Eventually he got together a "beat sheet,"
"It's sort of a short plot outline," he explained.
"With a few changes, Al approved it. Then I went out and wrote a draft. When I came back with the draft, the whole thing went through extensive rewrites and punch-ups. Then we had a table read with the actors. Then more rewrites, and then recording the audio."
After that, he said, comes what's called "animatics"—sort of simple mock-ups, displayed in sequence. "Then we do more rewrites, the color animation, and there's still more rewriting and recording."
All told, Long said, the whole process, from conception to air, took about year—typical for most episodes.

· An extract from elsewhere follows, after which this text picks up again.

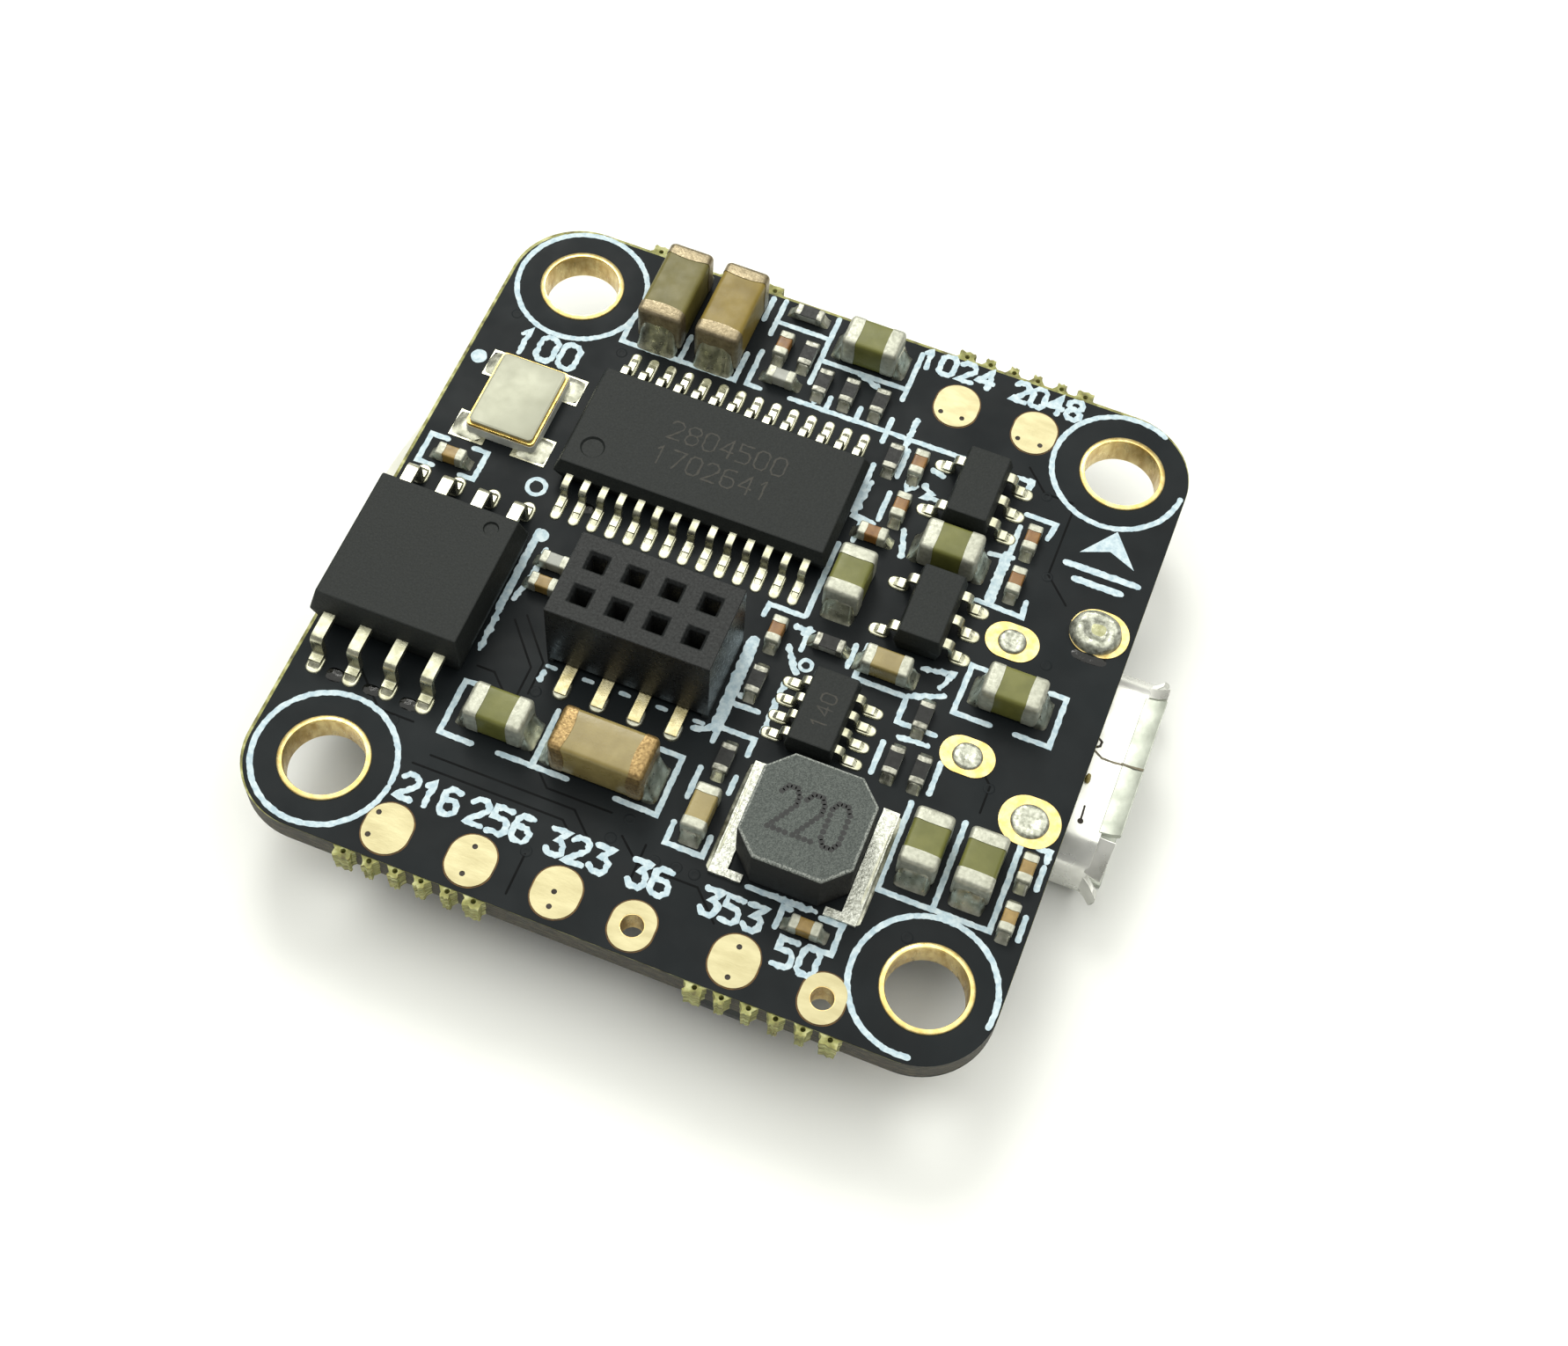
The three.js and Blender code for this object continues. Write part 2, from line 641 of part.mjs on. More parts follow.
// A foot on the board that turns up into the socket as a blade beside its hole's outer wall.
function makeSocketContact(column, rowSide) {
  const { x, y, columns, pitch, holeHalf, footEnd } = SOCKET;
  const { contactWidth, contactThickness, contactTop } = SOCKET;
  const blade = pitch / 2 + holeHalf - CLEARANCE;
  const profile = [
    [blade - contactThickness, TOP],
    [footEnd, TOP],
    [footEnd, TOP + contactThickness],
    [blade, TOP + contactThickness],
    [blade, TOP + contactTop],
    [blade - contactThickness, TOP + contactTop],
  ];
  const contactX = x + (column - (columns - 1) / 2) * pitch;
  return profileSolid(profile, contactWidth, contactX, y, rowSide > 0 ? TO_REAR : TO_FRONT);
}

addPiece("header_socket", makeSocketBody(), COLOUR.blackPlastic, 0.7);
for (const [label, rowSide] of [["front", -1], ["rear", 1]]) {
  for (let column = 0; column < SOCKET.columns; column++) {
    const name = `socket_contact_${label}_${column + 1}`;
    addPiece(name, makeSocketContact(column, rowSide), COLOUR.gold, 0.35, 0.9);
  }
}

// ---------------------------------------------------------------- chip capacitors

// Case code to size. The metal ends stand slightly proud of the ceramic on the larger ones.
const CASES = {
  1206: { length: 3.2, width: 1.6, height: 1.7, end: 0.5 },
  "0805": { length: 2.0, width: 1.25, height: 1.25, end: 0.42 },
  "0603": { length: 1.6, width: 0.8, height: 0.8, end: 0.32 },
  "0402": { length: 1.0, width: 0.5, height: 0.5, end: 0 },
};
const END_PROUD = 0.03;

const CAPACITORS = {
  1206: [
    { x: -6.57, y: 10.3, along: "y", color: COLOUR.oliveCeramic },
    { x: -4.47, y: 10.3, along: "y", color: COLOUR.tanCeramic },
    { x: -1.86, y: -6.87, along: "x", color: COLOUR.tanCeramic },
  ],
  "0805": [
    { x: 0.45, y: 11.18, along: "x", color: COLOUR.oliveCeramic },
    { x: -5.46, y: -6.8, along: "x", color: COLOUR.oliveCeramic },
    { x: 2.97, y: 2.1, along: "y", color: COLOUR.oliveCeramic },
    { x: 5.65, y: 4.47, along: "x", color: COLOUR.oliveCeramic },
    { x: 9.27, y: 0.15, along: "x", color: COLOUR.oliveCeramic },
    { x: 8.42, y: -5.88, along: "y", color: COLOUR.oliveCeramic },
    { x: 10.2, y: -5.88, along: "y", color: COLOUR.oliveCeramic },
  ],
  "0603": [
    { x: 5.15, y: -0.31, along: "x", color: COLOUR.tanCeramic },
    { x: 1.58, y: -7.35, along: "y", color: COLOUR.tanCeramic },
  ],
  "0402": [
    { x: -2.49, y: 10.22, along: "y", color: COLOUR.brownCeramic },
    { x: -11.1, y: 1.62, along: "x", color: COLOUR.brownCeramic },
    { x: 1.4, y: -0.45, along: "y", color: COLOUR.brownCeramic },
    { x: 3.0, y: 4.25, along: "x", color: COLOUR.brownCeramic },
    { x: 3.5, y: 5.6, along: "y", color: COLOUR.brownCeramic },
    { x: 3.5, y: 7.44, along: "y", color: COLOUR.brownCeramic },
    { x: 7.98, y: 6.1, along: "y", color: COLOUR.brownCeramic },
    { x: 8.0, y: 4.35, along: "y", color: COLOUR.brownCeramic },
    { x: 11.58, y: -5.3, along: "y", color: COLOUR.brownCeramic },
    { x: 11.58, y: -7.05, along: "y", color: COLOUR.brownCeramic },
    { x: 5.93, y: -9.68, along: "x", color: COLOUR.brownCeramic },
    { x: -6.2, y: -1.77, along: "x", color: COLOUR.brownCeramic },
  ],
};

function makeCapacitor({ length, width, height, end }, turned) {
  const proud = end > 0 ? END_PROUD : 0;
  let body = block(
    [-length / 2, -width / 2 + proud, TOP + proud],
    [length / 2, width / 2 - proud, TOP + height - proud],
  );
  if (end > 0) {
    for (const side of [-1, 1]) {
      const x0 = side < 0 ? -length / 2 : length / 2 - end;
      body = body.add(block([x0, -width / 2, TOP], [x0 + end, width / 2, TOP + height]));
    }
  }
  const geometry = toGeometry(body);
  return turned ? geometry.rotateZ(Math.PI / 2) : geometry;
}

for (const [code, places] of Object.entries(CAPACITORS)) {
  places.forEach(({ x, y, along, color }, index) => {
    const shape = makeCapacitor(CASES[code], along === "y");
    const name = `capacitor_${code}_${String(index + 1).padStart(2, "0")}`;
    addPiece(name, shape, color, 0.45).position.set(x, y, 0);
  });
}

export default board;
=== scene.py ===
"""Looks of the flight controller board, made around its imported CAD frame.

Lengths are in millimetres and are turned into metres where a mesh is made. +X is the micro-USB
side, +Y the rear edge and +Z up. Chips, connectors and capacitors take their places from the
frame's nodes; what is printed, plated or soldered on the board is placed by the tables here.
"""

import math

import bmesh
import bpy
from mathutils import Matrix, Vector, noise
from mathutils.geometry import tessellate_polygon


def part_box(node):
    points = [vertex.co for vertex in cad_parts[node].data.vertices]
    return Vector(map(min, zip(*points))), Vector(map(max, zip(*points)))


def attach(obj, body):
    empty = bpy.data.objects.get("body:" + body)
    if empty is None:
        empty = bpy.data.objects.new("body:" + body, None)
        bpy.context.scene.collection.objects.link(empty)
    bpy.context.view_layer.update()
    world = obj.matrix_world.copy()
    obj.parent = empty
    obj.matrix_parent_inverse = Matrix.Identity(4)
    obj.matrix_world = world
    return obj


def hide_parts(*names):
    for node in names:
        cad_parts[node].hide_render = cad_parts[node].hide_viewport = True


MM = 0.001
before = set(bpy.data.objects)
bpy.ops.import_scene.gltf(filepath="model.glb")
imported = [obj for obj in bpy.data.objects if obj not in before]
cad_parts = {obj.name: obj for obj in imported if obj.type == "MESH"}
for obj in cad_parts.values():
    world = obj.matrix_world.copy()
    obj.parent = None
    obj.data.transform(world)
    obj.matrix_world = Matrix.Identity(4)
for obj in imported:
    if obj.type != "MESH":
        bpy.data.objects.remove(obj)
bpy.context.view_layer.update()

BODY = "board"
UP, DOWN = 1, -1


def node_box(node):
    """Lowest and highest corner of a CAD node, in millimetres."""
    low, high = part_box(node)
    return Vector(low) / MM, Vector(high) / MM


def footprint(node):
    """Lowest and highest corner, middle x and y, and half sizes of a CAD node."""
    low, high = node_box(node)
    x, y = (low.x + high.x) / 2, (low.y + high.y) / 2
    return low, high, x, y, (high.x - low.x) / 2, (high.y - low.y) / 2


BOARD_LOW, BOARD_HIGH = node_box("circuit_board")
TOP = BOARD_HIGH.z
UNDERSIDE = BOARD_LOW.z
LEFT, RIGHT = BOARD_LOW.x, BOARD_HIGH.x
TOOTH_LENGTH = 0.35
FRONT, REAR = BOARD_LOW.y + TOOTH_LENGTH, BOARD_HIGH.y - TOOTH_LENGTH
PAD_HEIGHT = 0.03
INK_BASE, INK_HEIGHT = TOP - 0.004, 0.018
RIGHT_WAY, REAR_WAY, LEFT_WAY, FRONT_WAY = 0, math.pi / 2, math.pi, -math.pi / 2


# ---------------------------------------------------------------- materials


def new_material(name, metallic=0.0, roughness=0.5):
    material = bpy.data.materials.new(name)
    material.use_nodes = True
    tree = material.node_tree
    shader = tree.nodes["Principled BSDF"]
    shader.inputs["Metallic"].default_value = metallic
    shader.inputs["Roughness"].default_value = roughness
    return material, tree, shader


def add_bump(tree, shader, height, depth):
    """Relief of a height texture, depth millimetres from its lowest to its highest part."""
    bump = tree.nodes.new("ShaderNodeBump")
    bump.inputs["Distance"].default_value = depth * MM
    tree.links.new(height, bump.inputs["Height"])
    tree.links.new(bump.outputs["Normal"], shader.inputs["Normal"])


def add_noise(tree, size_mm, detail=4.0, stretch=None):
    """Noise with features of about size_mm, in the object's own coordinates."""
    coordinates = tree.nodes.new("ShaderNodeTexCoord")
    texture = tree.nodes.new("ShaderNodeTexNoise")
    texture.inputs["Scale"].default_value = 1 / (size_mm * MM)
    texture.inputs["Detail"].default_value = detail
    source = coordinates.outputs["Object"]
    if stretch:
        mapping = tree.nodes.new("ShaderNodeMapping")
        mapping.inputs["Scale"].default_value = stretch
        tree.links.new(source, mapping.inputs["Vector"])
        source = mapping.outputs["Vector"]
    tree.links.new(source, texture.inputs["Vector"])
    return texture.outputs["Fac"]


def add_ramp(tree, factor, stops):
    """Colour ramp through (position, grey or colour) stops."""
    ramp = tree.nodes.new("ShaderNodeValToRGB")
    elements = ramp.color_ramp.elements
    while len(elements) < len(stops):
        elements.new(0.5)
    for element, (position, value) in zip(elements, stops):
        rgb = value if isinstance(value, tuple) else (value, value, value)
        element.position = position
        element.color = (*rgb, 1)
    tree.links.new(factor, ramp.inputs["Fac"])
    return ramp.outputs["Color"]


def srgb(color):
    """Scene-linear colour of an sRGB colour given from 0 to 255."""
    shares = (c / 255 for c in color)
    return tuple(c / 12.92 if c <= 0.04045 else ((c + 0.055) / 1.055) ** 2.4 for c in shares)


def finish_material(
    name, dark, light, patch=1.0, spread=(0.35, 0.65), rough=(0.4, 0.5), metallic=0.0, grain=0.1,
    depth=0.004, stretch=None, coat=0.0, specular=0.5,
):
    """Two-tone surface: patches of colour and gloss, with a fine grain in relief."""
    material, tree, shader = new_material(name, metallic)
    patches = add_noise(tree, patch, 5.0, stretch)
    color = add_ramp(tree, patches, [(spread[0], srgb(dark)), (spread[1], srgb(light))])
    tree.links.new(color, shader.inputs["Base Color"])
    gloss = add_noise(tree, patch * 0.6, 3.0, stretch)
    roughness = add_ramp(tree, gloss, [(0.35, rough[0]), (0.65, rough[1])])
    tree.links.new(roughness, shader.inputs["Roughness"])
    add_bump(tree, shader, add_noise(tree, grain, 6.0, stretch), depth)
    shader.inputs["Coat Weight"].default_value = coat
    shader.inputs["Coat Roughness"].default_value = 0.1
    shader.inputs["Specular IOR Level"].default_value = specular
    return material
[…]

After doing that 500 times over two-plus decades, Jean told us that "the biggest challenge by far" is thinking of an original storyline. "The key is finding something we haven't done. Once we get that story, we know the writers, and staff and everyone can make it work."
That challenge was notoriously articulated and spoofed by one of the program's most successful followers, South Park, in 2002's hyper self-referential "The Simpsons Already Did It" episode.
South Park's usually mousy Butters character was taken over by his evil alter-ego, Professor Chaos. He tries to bring disarray to South Park, but every idea he comes up turns out to have already been a Simpsons plot.
"I think about that episode all the time," Jean said. "Once I was talking to my mom about a story idea. She said, 'South Park did it.'''
Good burn, mom.
What will Jean be thinking on Sunday night, as episode 500 airs? "That I'm glad it's over," he laughs. "And I guess I'll be thinking about working on number 501."
He's better be thinking further ahead than that. FOX has signed the show to air a 24th and 25th season, bringing the all-time episode tally up to 559. By then we may have a new president, or a new Batman. We may watch more dictatorships fall, or even have to see Brett Favre come back and retire again. Come what may though, at least The Simpsons will be there to go through it with us.